The author of a new book believes capitalism and middle class values can transform the Muslim World economically, culturally and politically.
Vali Nasr, an Iranian-American, is a professor of international politics at Tufts University. His views on the Muslim world are based on observations during visits to Muslim countries.
"I took notice of different trends that I see taking place there, that didn't have to do with the debates we usually have about the Muslim world: about extremism, dictatorship and religion," he says. "But it had to do with commerce, development of a new middle class and its participation in the global economy."
This emerging middle class, he says, consists of entrepreneurs, investors, professionals and consumers.

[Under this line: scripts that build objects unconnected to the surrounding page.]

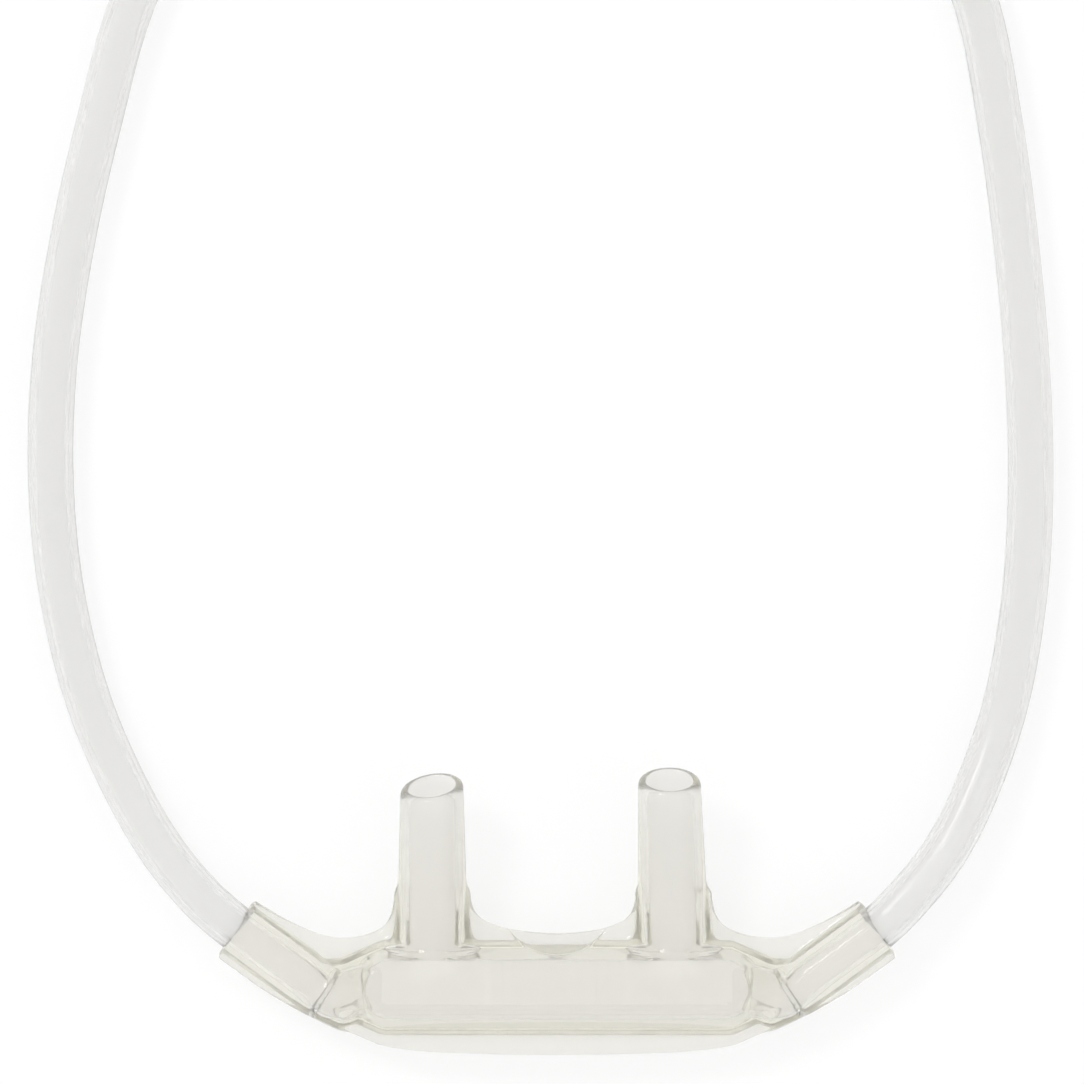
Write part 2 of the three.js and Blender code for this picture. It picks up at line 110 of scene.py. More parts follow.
Y_HEIGHT = COIL_TOP + PIECE_GAP + Y_HALF_HEIGHT
Y_ANGLE = 360 + 143
Y_RADIUS = 24.0
BEFORE_Y = 2.5
PAIR_SPACING = 3.7
OUTER_LAP_RADIUS = 34.6
INNER_LAP_RADIUS = 26.5
LAP_START_ANGLE = -30
LAP_STEP_IN_ANGLE = 200
LAP_STEP_WIDTH = 90
LAP_END_BEFORE_Y = 44
LAP_POINTS = 34
LAP_RISE_WIDTH = 30
LAP_RISE_SHARE = 0.4
CONNECTOR_X = -32.7
CONNECTOR_TUBE_END_Y = 168.5
CONNECTOR_SOCKET_DEPTH = 11.0
CONNECTOR_HEIGHT = 6.4

# Meshes: steps along the tubes, sides round them, and the moulding's grid, in millimetres
HEAD_TUBE_STEP = 1.6
SUPPLY_STEP = 2.0
HEAD_TUBE_SIDES = 24
SUPPLY_SIDES = 20
TUBE_END_EDGE = 0.05
GRID_LOW = (-26.2, -11.6, -0.9)
GRID_HIGH = (26.2, 11.8, 10.2)
GRID_CELL = 0.182
SPLINE_POINTS = 24
OUTLINE_POINTS = 14
MM_PER_MAP_UNIT = 10

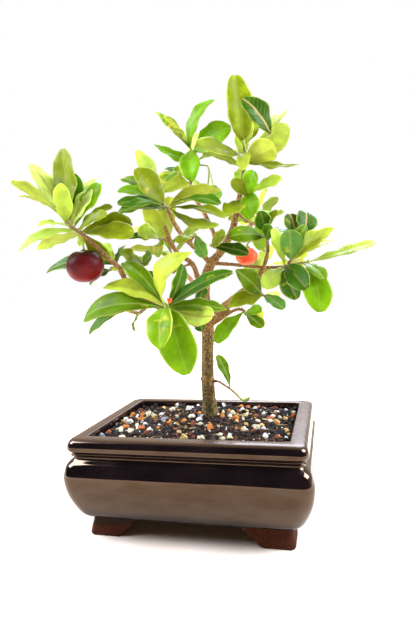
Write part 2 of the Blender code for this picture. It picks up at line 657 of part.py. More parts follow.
def make_screen(name, x):
    """A square of plastic mesh on the pot's floor over a drainage hole."""
    shape = bmesh.new()
    bmesh.ops.create_grid(
        shape, x_segments=SCREEN_CELLS, y_segments=SCREEN_CELLS, size=SCREEN_SIZE / 2 * MM,
        matrix=Matrix.Translation(Vector((x, 0, FLOOR_TOP + GAP + SCREEN_THICKNESS / 2)) * MM),
    )
    screen = add_object(name, mesh_from(name, shape), BONSAI, "plastic_screen")
    wires = screen.modifiers.new("wires", "WIREFRAME")
    wires.thickness = SCREEN_THICKNESS * MM
    wires.use_boundary = True
    wires.use_replace = True
    wires.use_even_offset = False


def soil_height(x, y):
    """The mound: highest at the trunk, level at the pot's wall."""
    away = math.hypot(x - TRUNK_X, y - TRUNK_Y) / MOUND_REACH
    return SOIL_AT_WALL + (SOIL_AT_TRUNK - SOIL_AT_WALL) * math.exp(-away * away)


def make_soil():
    dice = random.Random(21)
    inner = [(inset + GAP + 0.05, height, radius) for inset, height, radius in INNER_PROFILE]
    inner[-1] = (inner[-1][0], FLOOR_TOP + GAP, inner[-1][2])
    below_mouth = [row for row in inner if row[1] <= SOIL_BODY_TOP]
    soil = loft("soil_and_gravel", [pot_ring(*row) for row in reversed(below_mouth)], BONSAI)

    half_x = POT_LENGTH / 2 - INNER_PROFILE[2][0] - GAP - 0.25
    half_y = POT_WIDTH / 2 - INNER_PROFILE[2][0] - GAP - 0.25
    columns = round(2 * half_x / RUBBLE_PITCH)
    rows = round(2 * half_y / RUBBLE_PITCH)
    shape = bmesh.new()
    bmesh.ops.create_grid(shape, x_segments=columns, y_segments=rows, size=1.0)
    for vert in shape.verts:
        x, y = vert.co.x * half_x, vert.co.y * half_y
        at_edge = max(abs(vert.co.x), abs(vert.co.y)) > 0.999
        if not at_edge:
            x += dice.uniform(-RUBBLE_SHIFT, RUBBLE_SHIFT)
            y += dice.uniform(-RUBBLE_SHIFT, RUBBLE_SHIFT)
        elif abs(vert.co.x) > 0.999 and abs(vert.co.y) > 0.999:
            x -= math.copysign(RUBBLE_CORNER, x)
            y -= math.copysign(RUBBLE_CORNER, y)
        rubble = RUBBLE_RIM_RELIEF if at_edge else dice.uniform(0, RUBBLE_RELIEF)
        vert.co = Vector((x, y, soil_height(x, y) + rubble)) * MM
    bmesh.ops.triangulate(shape, faces=shape.faces)
    rim = [edge for edge in shape.edges if edge.is_boundary]
    skirt = bmesh.ops.extrude_edge_only(shape, edges=rim)["geom"]
    lowered = [item for item in skirt if isinstance(item, bmesh.types.BMVert)]
    for vert in lowered:
        vert.co.z = RUBBLE_BOTTOM * MM
    bottom = [item for item in skirt if isinstance(item, bmesh.types.BMEdge)]
    bmesh.ops.contextual_create(shape, geom=[edge for edge in bottom if edge.is_boundary])
    add_object("rubble", mesh_from("rubble", shape), REPEATS)

    placed = []
    while len(placed) < STONE_COUNT:
        size = dice.uniform(*STONE_SIZES)
        x = dice.uniform(STONE_MARGIN - half_x, half_x - STONE_MARGIN)
        y = dice.uniform(STONE_MARGIN - half_y, half_y - STONE_MARGIN)
        if math.hypot(x - TRUNK_X, y - TRUNK_Y) < HOLE_RADIUS + STONE_MARGIN:
            continue
        if any(math.hypot(x - px, y - py) < STONE_SPACING * (size + other) for px, py, other in placed):
            continue
        placed.append((x, y, size))
        stone = bmesh.new()
        bmesh.ops.create_icosphere(stone, subdivisions=1, radius=size / 2 * MM)
        turn = Matrix.Rotation(dice.uniform(0, math.tau), 4, "Z")
        tilt = Matrix.Rotation(dice.uniform(0, 1), 4, "X")
        squeeze = Matrix.Diagonal((dice.uniform(0.95, 1.2), dice.uniform(0.8, 1), dice.uniform(0.7, 0.9), 1))
        place = Matrix.Translation(Vector((x, y, soil_height(x, y) + STONE_LIFT)) * MM)
        bmesh.ops.transform(stone, matrix=place @ turn @ tilt @ squeeze, verts=stone.verts)
        add_object("stone", mesh_from("stone", stone), REPEATS)
    apply_boolean(soil, "UNION", REPEATS)

    hole = bmesh.new()
    bmesh.ops.create_cone(
        hole, cap_ends=True, segments=16, radius1=HOLE_RADIUS * MM, radius2=HOLE_RADIUS * MM,
        depth=HOLE_DEPTH * MM,
        matrix=Matrix.Translation(Vector((TRUNK_X, TRUNK_Y, HOLE_BOTTOM + HOLE_DEPTH / 2)) * MM),
    )
    cutters = [add_object("trunk_hole", mesh_from("trunk_hole", hole), CUTTERS)]
    for side in (-1, 1):
        recess = bmesh.new()
        bmesh.ops.create_cube(recess, size=1)
        depth = 2 * (SCREEN_THICKNESS + GAP + RECESS_HEADROOM)
        width = SCREEN_SIZE + 2 * RECESS_MARGIN
        place = Matrix.Translation(Vector((side * DRAIN_X, 0, FLOOR_TOP)) * MM)
        size = Matrix.Diagonal((width * MM, width * MM, depth * MM, 1))
        bmesh.ops.transform(recess, matrix=place @ size, verts=recess.verts)
        cutters.append(add_object("screen_recess", mesh_from("screen_recess", recess), CUTTERS))
    for cutter in cutters:
        cutter.hide_render = True
        cutter.display_type = "WIRE"
    apply_boolean(soil, "DIFFERENCE", CUTTERS)
    soil.data.materials.clear()
    soil.data.materials.append(material("soil"))


def make_wood():
    trunk = tube("trunk_and_limbs", WOOD_ROUTES["trunk"], TRUNK_SPACING, 2, BONSAI)
    for name, points in WOOD_ROUTES.items():
        if name != "trunk":
            thick = points[0][3] > TWIG_RADIUS
            tube(name, points, LIMB_SPACING, 2 if thick else 1, REPEATS)
    apply_boolean(trunk, "UNION", REPEATS)
    trunk.data.materials.clear()
    trunk.data.materials.append(material("bark"))


def blade_outline(u, form):
    """Half of the blade's width at u, from its foot at 0 to its tip at 1, as a share."""
    widest, foot_taper, tip_taper = BLADE_FORMS[form]
    return (u / widest) ** foot_taper * ((1 - u) / (1 - widest)) ** tip_taper


def turned_face(axis, turn):
    """The way a blade's upper face looks, from its turn about its own axis."""
    front = Vector((0, -1, 0))
    face = (front - front.project(axis)).normalized()
    return Matrix.Rotation(math.radians(turn), 3, axis) @ face


def leaf(name, foot, tip, width, face, arch, wave_start, form="obovate"):
    """A blade from its foot on the stem to its tip, folded along the midrib and arched."""
    axis = tip - foot
    length = axis.length
    axis.normalize()
    side = axis.cross(face).normalized()
    shape = bmesh.new()
    stations = SMALL_BLADE_STATIONS if length < SMALL_BLADE else BLADE_STATIONS
    spans = len(stations) - 1
    bmesh.ops.create_grid(shape, x_segments=spans, y_segments=2, size=1.0)
    for vert in shape.verts:
        u = stations[round((vert.co.x + 1) / 2 * spans)]
        v = round(vert.co.y)
        half = width / 2 * blade_outline(u, form)
        bow = arch * length * 4 * u * (1 - u)
        wave = BLADE_WAVE * math.sin(wave_start + WAVE_TURN * u + v) * 4 * u * (1 - u)
        lift = abs(v) * (BLADE_FOLD * half + wave)
        vert.co = (foot + axis * (length * u) + side * (half * v) + face * (bow + lift)) * MM
    bmesh.ops.remove_doubles(shape, verts=shape.verts, dist=0.01 * MM)
    bmesh.ops.triangulate(shape, faces=shape.faces)
    blade = add_object(name, mesh_from(name, shape), REPEATS)
    solid = blade.modifiers.new("thickness", "SOLIDIFY")
    solid.thickness = BLADE_THICKNESS * MM
    solid.offset = 0.0


def along_stem(points, share):
    """The place at a share of a stem's length."""
    places = [p.to_3d() for p in smooth_route(points, 2)]
    reach = sum((b - a).length for a, b in zip(places, places[1:])) * share
    for a, b in zip(places, places[1:]):
        step = (b - a).length
        if reach <= step:
            return a.lerp(b, reach / step)
        reach -= step
    return places[-1]


def make_leafy_stem(name, spray):
    node = "leafy_stem_" + name
    stems = [tube(f"{node}_{i}", points, STEM_SPACING, 1, REPEATS) for i, points in enumerate(spray["stems"])]
    for number, (stem, share, tip, width, turn, arch, *form) in enumerate(spray["leaves"]):
        foot = along_stem(spray["stems"][stem], min(share, 0.96))
        tip = Vector(tip)
        face = turned_face((tip - foot).normalized(), turn)
        leaf(f"leaf_{number}", foot, tip, width, face, arch, number, *form)
    fuse_spray(node, stems[0])


def fuse_spray(node, first_stem):
    """All the leaves and stems of one spray become one body."""
    base = add_object(node, first_stem.data.copy(), BONSAI, "leaf")
    bpy.data.objects.remove(first_stem)
    apply_boolean(base, "UNION", REPEATS)
    base.data.materials.clear()
    base.data.materials.append(material("leaf"))


def rule_leaves(points, count, length, seed):
    """Leaves in a spiral up the stem, each a golden angle on, tilted out and looking up."""
    dice = random.Random(seed)
    grows = (Vector(points[-1][:3]) - Vector(points[0][:3])).normalized()
    side = grows.orthogonal().normalized()
    for number in range(count):
        share = 0.12 + 0.84 * number / (count - 1)
        foot = along_stem(points, share)
        out = Matrix.Rotation(number * GOLDEN_ANGLE + seed, 3, grows) @ side
        tilt = math.radians(75 - 45 * share + dice.uniform(-8, 8))
        way = grows * math.cos(tilt) + out * math.sin(tilt)
        reach = length * dice.uniform(0.8, 1.1)
        looks = Vector((0, 0.2, 1)) + grows * 0.5
        face = (looks - looks.project(way)).normalized()
        yield number, foot, foot + way * reach, reach * BACK_BLADE_SHAPE, face, dice.uniform(0.04, 0.1)


def make_back_stem(name, row):
    node = "leafy_stem_" + name
    points, count, length, seed = row
    stem = tube(node + "_0", points, STEM_SPACING, 1, REPEATS)
    for number, foot, tip, width, face, arch in rule_leaves(points, count, length, seed):
        leaf(f"leaf_{number}", foot, tip, width, face, arch, number)
    fuse_spray(node, stem)


def make_cherry(name, fruit, material_name, segments):
    """A fruit of three faint lobes, with a dimple where the stalk sits."""
    middle, half_width, half_height = fruit
    shape = bmesh.new()
    bmesh.ops.create_uvsphere(shape, u_segments=segments, v_segments=segments // 2 + 2, radius=1.0)
    for vert in shape.verts:
        x, y, z = vert.co
        around = math.atan2(y, x)
        level = math.hypot(x, y)
        lobe = 1 + FRUIT_LOBES * math.cos(3 * around) * level
        in_dimple = math.hypot(x, y / FURROW) / DIMPLE_REACH
        dimple = FRUIT_DIMPLE * math.exp(-in_dimple * in_dimple) * (1 if z > 0 else 0.3)
        height = z * (1 - dimple)
        vert.co = (Vector(middle) + Vector((x * lobe, y * lobe, 0)) * half_width
                   + Vector((0, 0, height * half_height))) * MM
    fruit_object = add_object(name, mesh_from(name, shape), BONSAI, material_name)
    fruit_object.data.shade_smooth()


def make_stalks(name, routes):
    stems = [tube(f"{name}_{i}", points, STEM_SPACING, 1, REPEATS) for i, points in enumerate(routes)]
    base = add_object(name, stems[0].data.copy(), BONSAI, "stalk")
    bpy.data.objects.remove(stems[0])
    if len(stems) > 1:
        apply_boolean(base, "UNION", REPEATS)


make_pot()
make_screen("drain_screen_left", -DRAIN_X)
make_screen("drain_screen_right", DRAIN_X)
make_soil()
make_wood()
for spray_name, spray_row in LEAFY_STEMS.items():
    make_leafy_stem(spray_name, spray_row)
for spray_name, spray_row in BACK_STEMS.items():
    make_back_stem(spray_name, spray_row)
make_cherry("ripe_cherry", RIPE_CHERRY, "ripe_fruit", 14)
make_cherry("orange_cherry", ORANGE_CHERRY, "orange_fruit", 12)
for cherry_name, cherry_row in GREEN_CHERRIES.items():
    make_cherry(cherry_name, cherry_row, "green_fruit", 10)
for stalk_name, stalk_routes in STALKS.items():
    make_stalks(stalk_name, stalk_routes)
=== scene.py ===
"""Looks of the barbados cherry bonsai in its glazed pot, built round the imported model.

Tables give millimetres in the model's own frame: X to the right along the pot, Y to the back,
Z up from the surface that the feet stand on. The meshes are in metres.
"""

import math
import random

import bmesh
import bpy
from mathutils import Matrix, Vector, kdtree, noise


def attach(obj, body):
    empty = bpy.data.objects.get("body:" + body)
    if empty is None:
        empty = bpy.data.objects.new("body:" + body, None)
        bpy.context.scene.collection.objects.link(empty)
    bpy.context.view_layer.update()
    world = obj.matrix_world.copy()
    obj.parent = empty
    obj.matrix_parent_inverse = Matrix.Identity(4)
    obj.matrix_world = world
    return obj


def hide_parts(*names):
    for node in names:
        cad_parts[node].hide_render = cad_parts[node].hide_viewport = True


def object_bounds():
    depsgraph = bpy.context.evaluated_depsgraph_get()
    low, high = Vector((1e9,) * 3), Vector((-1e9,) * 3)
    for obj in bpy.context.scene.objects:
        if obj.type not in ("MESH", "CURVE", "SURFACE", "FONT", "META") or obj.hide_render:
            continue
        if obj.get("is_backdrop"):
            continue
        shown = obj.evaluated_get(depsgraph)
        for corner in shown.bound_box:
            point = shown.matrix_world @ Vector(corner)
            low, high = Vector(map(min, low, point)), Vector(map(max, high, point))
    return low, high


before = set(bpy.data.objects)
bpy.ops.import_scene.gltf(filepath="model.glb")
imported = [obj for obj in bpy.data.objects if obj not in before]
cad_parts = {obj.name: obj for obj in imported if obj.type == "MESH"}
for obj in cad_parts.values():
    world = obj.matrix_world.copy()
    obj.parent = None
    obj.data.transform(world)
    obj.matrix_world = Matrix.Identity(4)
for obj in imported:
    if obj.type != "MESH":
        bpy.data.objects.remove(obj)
cad_low, cad_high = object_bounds()

# The pot is slip-cast stoneware in one piece with its four corner feet. Its walls are a rounded
# rectangle that swells to the belly and draws in under a heavy rim with a fine double moulding.
# It was dipped in an iron-black gloss glaze and fired; the feet were wiped bare.
MM = 0.001
POT_LENGTH = 150.0
POT_WIDTH = 121.0
POT_HEIGHT = 62.0
FOOT_HEIGHT = 12.0
FLOOR_TOP = 18.5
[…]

Prosperity changes attitudes in Turkey, Malaysia, Indonesia, Dubai
"If you look at countries that have actually taken steps to open themselves to the global economy, for instance Turkey, Malaysia, Indonesia and even Dubai, we see this process at work," he explains. "We see the rise of a middle class. We see the rise of middle class attitudes towards family, towards commerce, towards society, towards religion and towards politics. So when we look at these countries, we see that you have much greater prosperity, and [the sort of] attitudes would make [the society] much more amenable to the kinds of changes that we would like to see across the Muslim world."
Free market economy pushes open doors
In his new book, Forces of Fortune, Nasr explains the transformative power of prosperity.
"When you have a large free market, that free market would then create a vested interest in economic relations inside the country and in the world," he says. "For those economic relations to work, your laws have to change, and your regulatory environment has to change, and the relationship between government and society has to change. You have to embrace a certain degree of openness. Secondly, you cannot have conflicted relations with the rest of the world if you're going to be doing business with it."
History proves the author's point
"The rise of the West, the transformation of Asia, the transformation of Latin America, these have all happened because of the pressure of market forces, commerce and trade," he says. "We don't have a case around the world where you have stable democracies, prosperous democracies that don't have a middle class," Nasr says.
Pakistan and Iran pose special challenges
However, moving to the free market economy in the Muslim world is not always an easy process. Nasr points to Pakistan as an example.
"Pakistan is a tough case, largely because you have so much extremism and instability in it," he explains. "That obviously makes getting business going much more difficult. But that does not mean that it's not doable, or that there is any other way doing it. In other words, if Pakistan is really going to be stable, prosperous democracy, then it has to have a strong middle class."
Iran, Nasr says, is a different case. The nation already has a successful business class, but it is not strong enough to transform the society.
"It's not large enough to be able to determine the direction of the country," he says. "So as a consequence, many of the conflicts we see within Iran reflect this struggle; the middle class, the pro-private sector forces, favor opening to the West, they favor a private sector economy, they favor less government control of the economy. They confront forces that want a closed economy, controlled by the government."
Creating the will for a Muslim middle class
For a Muslim middle class to arise and thrive, Vali Nasr says, members of the society themselves must have the desire and ability to move to a free market economy.
"There is no way around it," he says. "You cannot import a middle class from outside. You rather have to create it within. And the only way to create the middle class is to create an environment for commerce and for economic activity in it."
The West can lend a helping hand
"Whenever you have change, you have winners and you have losers," he says. "Losers will always resist change, whether they are bureaucrats, government officials or people who benefit from the old system. Winners always push for change. The West can help the winners win and it can help the losers to be reconciled with the changes that are happening," Nasr says.
Moving from a government controlled economy to an open market and free trade, he adds, requires tough laws to protect the process from old systems that may try to corrupt and thwart it. That will allow entrepreneurs to establish successful businesses, which will eventually lead to a more stable economy, a more open cultural and political environment and a transformation of the society.